L’accord signé lundi affirme que «la communauté kurde est une composante essentielle de l’Etat syrien», qui «garantit son droit à la citoyenneté et l’ensemble de ses droits constitutionnels», tout en rejetant «les appels à la division, les discours de haine et les tentatives de semer la discorde entre les différentes composantes de la société syrienne». Une allusion directe aux tentatives d’Israël, et dans une moindre mesure de l’Iran, de jouer sur les divisions communautaires pour affaiblir le pouvoir central. Alors que l’accord venait d’être signé, l’aviation israélienne a d’ailleurs bombardé des positions militaires dans la province de Deraa (Sud).

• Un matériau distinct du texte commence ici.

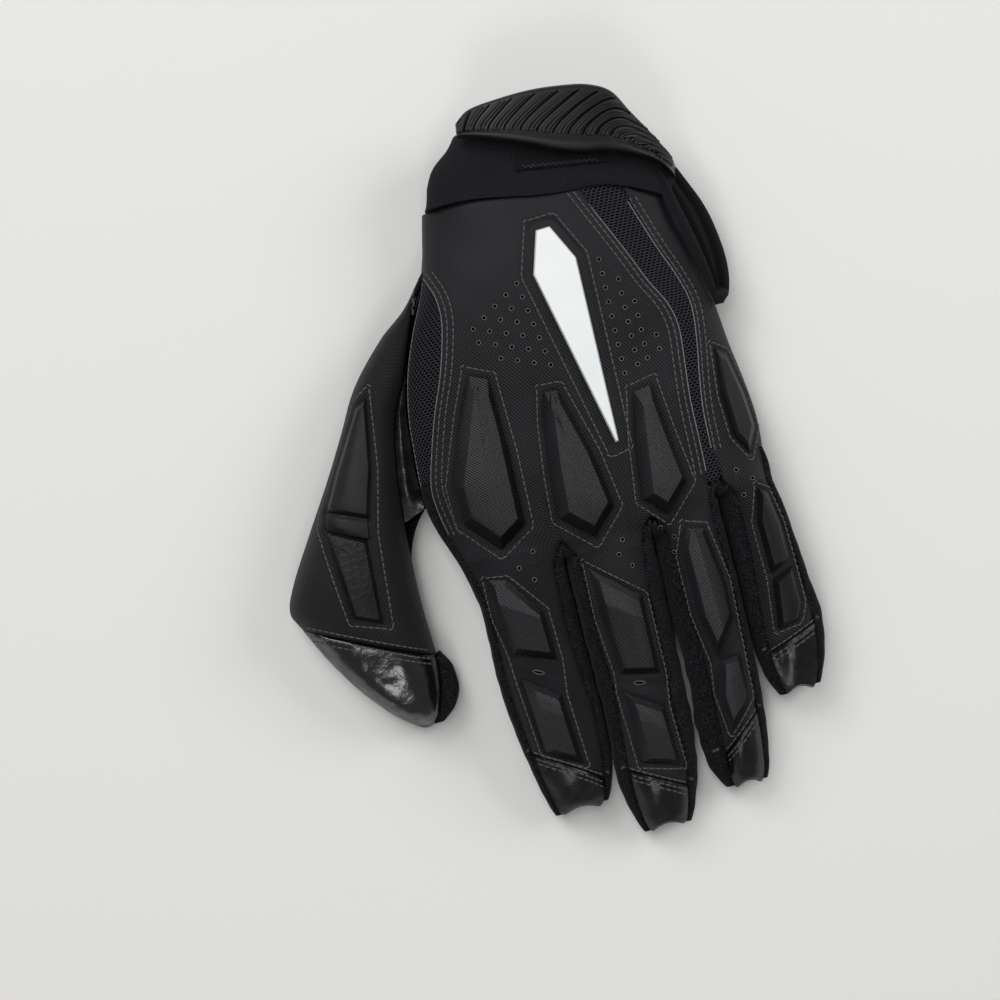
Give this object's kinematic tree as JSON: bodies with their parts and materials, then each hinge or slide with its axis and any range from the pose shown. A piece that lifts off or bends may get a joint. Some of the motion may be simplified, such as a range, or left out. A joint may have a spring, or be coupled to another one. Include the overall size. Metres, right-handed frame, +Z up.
{
  "type": "lineman football glove",
  "caption": "Padded left-hand sports glove for a lineman: moulded pads over the back, coated palm, stretch strips between the fingers, ribbed wrist strap, lying palm down",
  "frame": {"origin": "on the resting surface, under the middle of the flat palm", "axes": "+Z up out of the back of the glove, +Y from the fingertips to the wrist, +X towards the little finger"},
  "size_m": [0.1516, 0.2183, 0.0321],
  "materials": {
    "back_textile": "black coarse woven textile with a slight sheen",
    "moulded_textile": "black woven textile moulded over foam",
    "coated_leather": "black high-gloss tacky coating, softly wrinkled",
    "tip_leather": "black semi-gloss synthetic leather",
    "spacer_mesh": "black open spacer mesh",
    "stretch_knit": "black matte stretch knit",
    "neoprene": "black smooth knit-faced neoprene",
    "loop_cloth": "black fuzzy loop cloth",
    "pad_rubber": "dark grey matte moulded rubber",
    "strap_rubber": "black satin moulded rubber",
    "white_print": "white glossy heat-bonded film"
  },
  "bodies": {
    "root": {"back_panel": "back_textile", "outer_panel": "back_textile", "thumb_back": "back_textile", "palm": "coated_leather", "thumb_palm": "coated_leather", "thumb_web": "coated_leather", "thumb_gusset": "spacer_mesh", "outer_gusset": "spacer_mesh", "fingertip_index": "tip_leather", "fingertip_middle": "tip_leather", "fingertip_ring": "tip_leather", "fingertip_little": "tip_leather", "thumb_tip": "coated_leather", "fourchette_index_middle": "stretch_knit", "fourchette_middle_ring": "stretch_knit", "fourchette_ring_little": "stretch_knit", "index_side": "stretch_knit", "little_side": "stretch_knit", "thumb_side": "stretch_knit", "knuckle_pad_index": "moulded_textile", "knuckle_pad_middle": "moulded_textile", "knuckle_pad_ring": "moulded_textile", "knuckle_pad_outer": "pad_rubber", "index_pad_near": "moulded_textile", "index_pad_far": "moulded_textile", "middle_pad_near": "moulded_textile", "middle_pad_far": "moulded_textile", "ring_pad_near": "moulded_textile", "ring_pad_far": "moulded_textile", "little_pad_near": "pad_rubber", "little_pad_far": "pad_rubber", "thumb_pad_near": "pad_rubber", "thumb_pad_far": "pad_rubber", "emblem": "white_print", "cuff": "neoprene", "loop_patch": "loop_cloth", "wrist_strap": "strap_rubber", "side_tab": "neoprene"}
  },
  "joints": []
}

Les modalités de l’accord signé lundi restent à préciser. En l’état, le texte reste vague sur la façon dont l’appareil kurde sera intégré à l’Etat syrien. Les Kurdes ont créé leur propre administration et forces militaires dans le nord-est ; celles-ci seront-elles disséminées dans la future armée ou seront-elles intégrées en bloc, en conservant leur hiérarchie ? Même interrogation concernant l’administration autonome : sera-t-elle totalement dissoute ou intégrera-t-elle seulement des fonctionnaires venus de Damas ou d’autres régions ? «Le texte est suffisamment flou pour que chaque partie puisse l’interpréter comme cela l’arrange», note Félix Legrand.

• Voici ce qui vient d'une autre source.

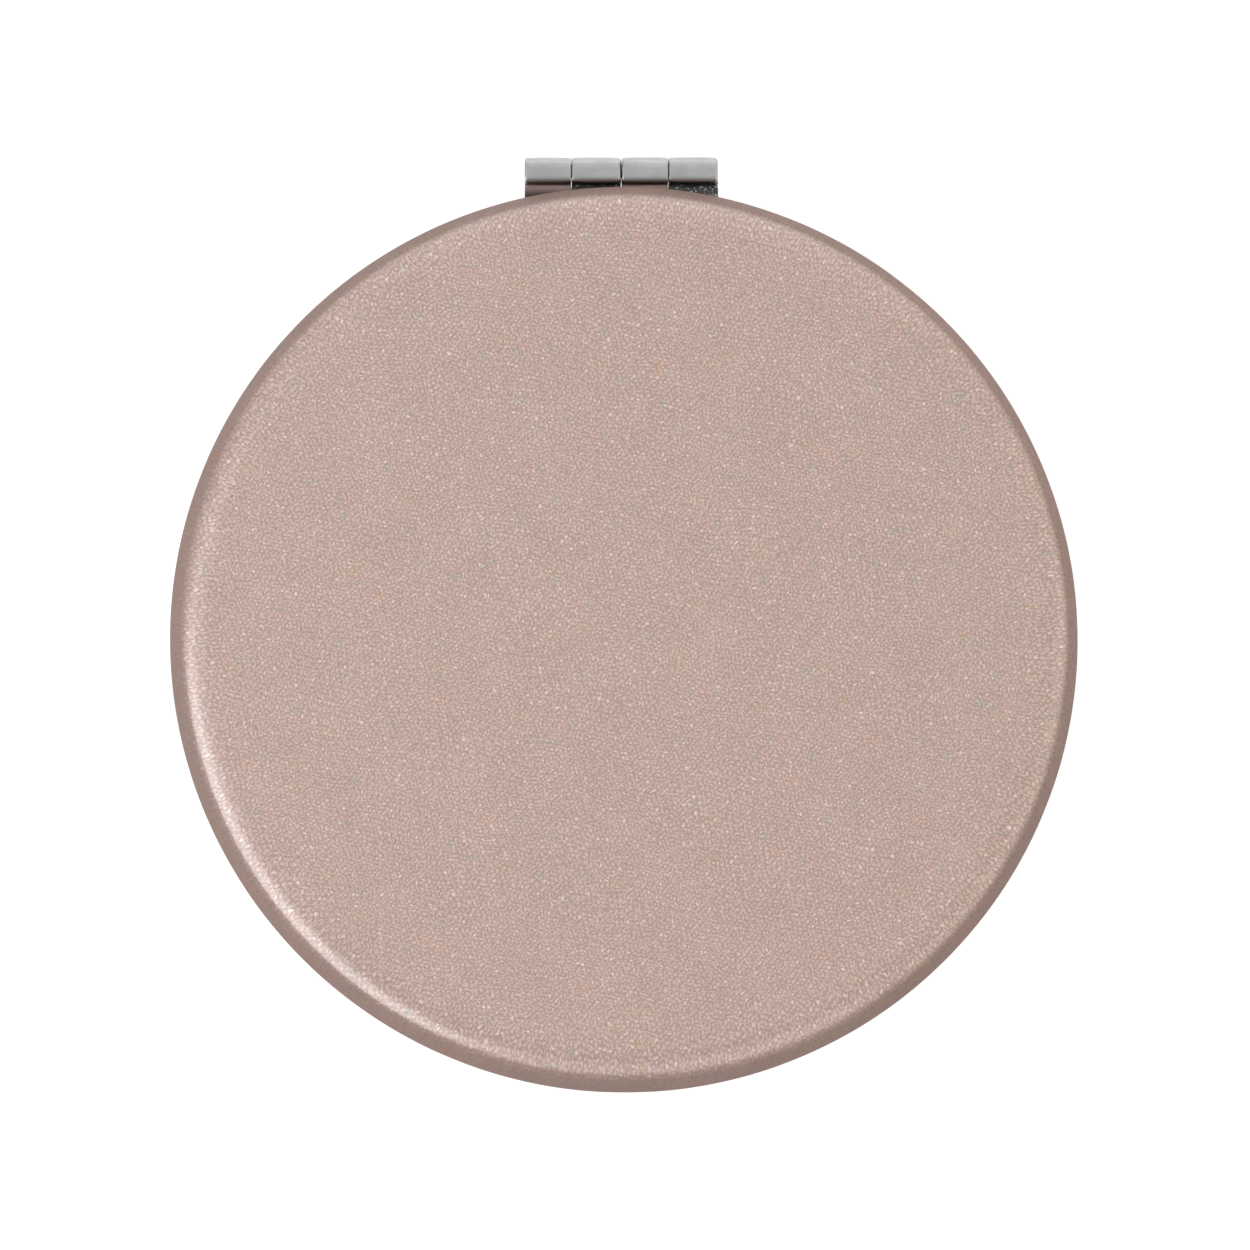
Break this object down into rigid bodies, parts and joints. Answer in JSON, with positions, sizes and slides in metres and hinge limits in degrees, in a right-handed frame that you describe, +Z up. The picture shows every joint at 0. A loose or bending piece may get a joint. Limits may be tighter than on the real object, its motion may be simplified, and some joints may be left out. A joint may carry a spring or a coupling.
{
  "type": "compact mirror",
  "caption": "Round closed pocket mirror in a padded leather-covered case: a lid and a base on a curled-knuckle pin hinge, a mirror framed in each half.",
  "frame": {"origin": "centre of the round case on the base's underside, the face it rests on", "axes": "+Z up through the closed case from base to lid, +Y towards the hinge at the back, +X to the right seen from the front"},
  "size_m": [0.07, 0.0725, 0.01],
  "materials": {
    "leather": "pebble-grained, pearly rose-champagne sheen",
    "padding_foam": "soft open foam",
    "shell_plastic": "moulded, matt",
    "frame_chrome": "bright plated",
    "mirror_glass": "polished, silvered behind",
    "mirror_tape": "foam tape",
    "magnet": "nickel plated, dull",
    "hinge_steel": "plated sheet, softly satin",
    "rivet_steel": "bright, flush heads",
    "pin_steel": "drawn wire"
  },
  "bodies": {
    "base": {"base_leather_cover": "leather", "base_foam_pad": "padding_foam", "base_shell": "shell_plastic", "base_frame_ring": "frame_chrome", "base_magnifying_mirror": "mirror_glass", "base_mirror_pad": "mirror_tape", "base_magnet": "magnet", "base_hinge_leaf": "hinge_steel", "base_hinge_rivets": "rivet_steel", "hinge_pin": "pin_steel"},
    "lid": {"lid_leather_cover": "leather", "lid_foam_pad": "padding_foam", "lid_shell": "shell_plastic", "lid_frame_ring": "frame_chrome", "lid_mirror": "mirror_glass", "lid_mirror_pad": "mirror_tape", "lid_magnet": "magnet", "lid_hinge_leaf": "hinge_steel", "lid_hinge_rivets": "rivet_steel"}
  },
  "joints": [
    {"name": "lid_hinge", "type": "hinge", "parent": "base", "child": "lid", "pos_m": [0, 0.03646, 0.005], "axis": [-1, 0, 0], "range_deg": [0, 180]}
  ]
}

Un accord, même imprécis, était ouvertement souhaité depuis plusieurs semaines par l’administration américaine et plusieurs autres pays occidentaux, dont la France. «Nous poussons Mazloum Abdi à abandonner son treillis militaire pour un costume politique», expliquait récemment une source diplomatique. L’armée américaine dispose d’environ 1 800 soldats dans le nord-est syrien. Concentrés sur la lutte contre l’Etat islamique, qui a toujours des cellules dans la région, ils permettent aussi de contenir les velléités d’intervention armée de la Turquie contre les forces kurdes.

Cette hypothèse, alors que personne ne sait si l’administration Trump va désengager ou non les troupes américaines, est devenue beaucoup moins probable depuis que le chef du PKK (Parti des travailleurs du Kurdistan) Abdullah Ocalan, détenu depuis vingt-six ans, a appelé le 27 février à la cessation des combats et à la dissolution du mouvement. Le parti au pouvoir dans le nord-est de la Syrie, le PYD, est le pendant syrien du PKK. Pour marquer son basculement dans la sphère politique, les Occidentaux ont demandé à Mazloum Abdi de renvoyer en Irak les principaux cadres du PKK présents en Syrie, soit moins de dix personnes. Dans la nuit de lundi à mardi, des manifestations de joie saluant l’accord ont éclaté dans le nord-est syrien, y compris à Qamichli, le siège du pouvoir des autorités kurdes.